I've been writing and thinking (the two are almost invariably intertwined for me -- writing focuses my random thoughts) about photos.
One of my favorite writers, John Berger, has a book of poetry called "And our faces, my heart, brief as photos."
That's pretty much the crux of it for me. We're mortal. Our faces will disappear. And even, or especially the photos that might "capture" and preserve our faces are brief.
Take this photo of my son Tom playing at EZ's Woodshed in Harlem.
http://www.bigapplejazz.com/sched.htm
What does it mean?
What does it mean to me?
Those are two very different questions.
To me, to Tom's father, it means -- it's a means to see Tom, or at least a picture of Tom. It makes me wish I had been there to watch and hear him perform with his trio in front of the painting of John Coltrane. It brings back all sorts of memories and makes my mind race to the future when I'll fly to New York to hear and see Tom in early December. It means that Tom is working and can pay his rent. And so on.
But all of these meanings are mine. I'm the one reading the photo this way. Those meanings are exactly as brief as I am. They'll be here for a few more years if I'm lucky.
By itself, the photo is some kind of historical record and could be read in terms of the shirt Tom's wearing, the way he wears his hair. A reader of the photo might conclude things about the myth of Coltrane from the train that sweeps across his body in the painting.
But personally, the photo is as brief as our faces.
That's all the more apparent in another photo I've been thinking about. It was taken in 1966 or 1967 on a landing strip near Lake Powell.
If you found this photo and had absolutely no context outside what you see, you could figure out several things.
The red-rock desert landscape makes some sense; and with enough effort you might even pinpoint this as a place overlooking Lake Powell. The clothing and hair styles might indicate the 1960's, although this is an eclectic bunch. There's a lot of information to be read from the boy on the far left: a basketball player's legs and height and Converse shoes. His shirt says "Farmington Scorpions" -- this group is from Farmington, New Mexico. The kneeling man has boots and haircut that might indicate some sort of educated outdoor profession. There's an FFA cowboy in the middle of the front row. And so on.
The brief meaning I bring to the photo is more personal and much more extensive. The basketball player is named Willard Washburn. The cowboy is Delbert Slaugh. The kneeling man is a petroleum engineer. The man in the blue shirt standing in the center has a trading post on the Navajo reservation. The man to his left owns a car dealership and will become the mayor of Farmington.

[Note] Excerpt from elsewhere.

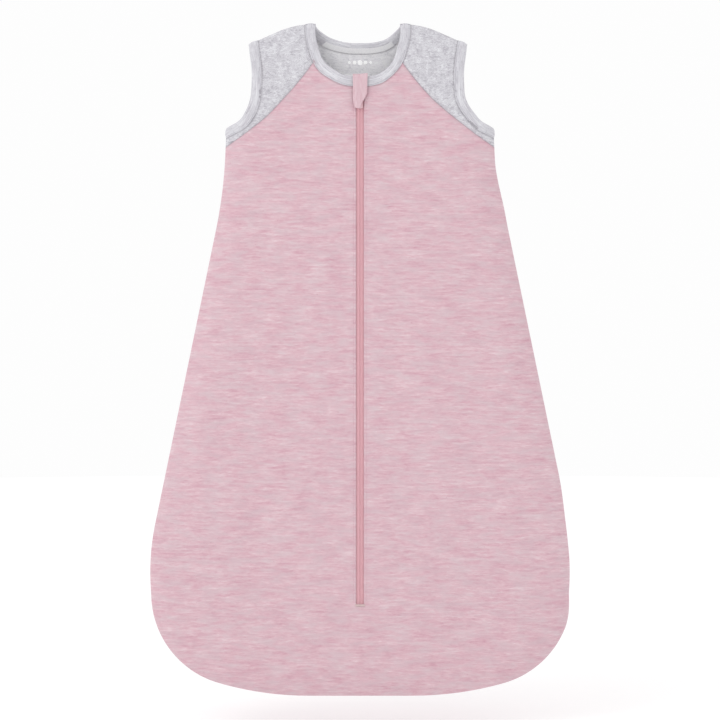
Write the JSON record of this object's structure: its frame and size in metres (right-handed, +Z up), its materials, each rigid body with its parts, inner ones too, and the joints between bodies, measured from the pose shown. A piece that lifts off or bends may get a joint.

I'm standing behind the boy in the red shirt, Larry Echohawk, who will become the first Native American attorney general of any state and will only narrowly be defeated in a bid to become governor of the State of Idaho.
There's lots more to be told; but important here is that most of the meaning to be read from a photo (there's no meaning inherent in the photo -- it's just a bunch chemicals adhering to a piece of paper) is tied to memory. And memory is as brief as we are.
Finally, John Berger brings this all back to the value of diverse or interdisciplinary approaches to meaning:
There is never a single approach to something remembered. The remembered is not like the terminous at the end of a line. Numerous approaches or stimuli converge upon it and lead to it. Words, comparisons, signs need to create a context for a printed photograph in a comparable way; that is to say, they must mark and leave open diverse approaches.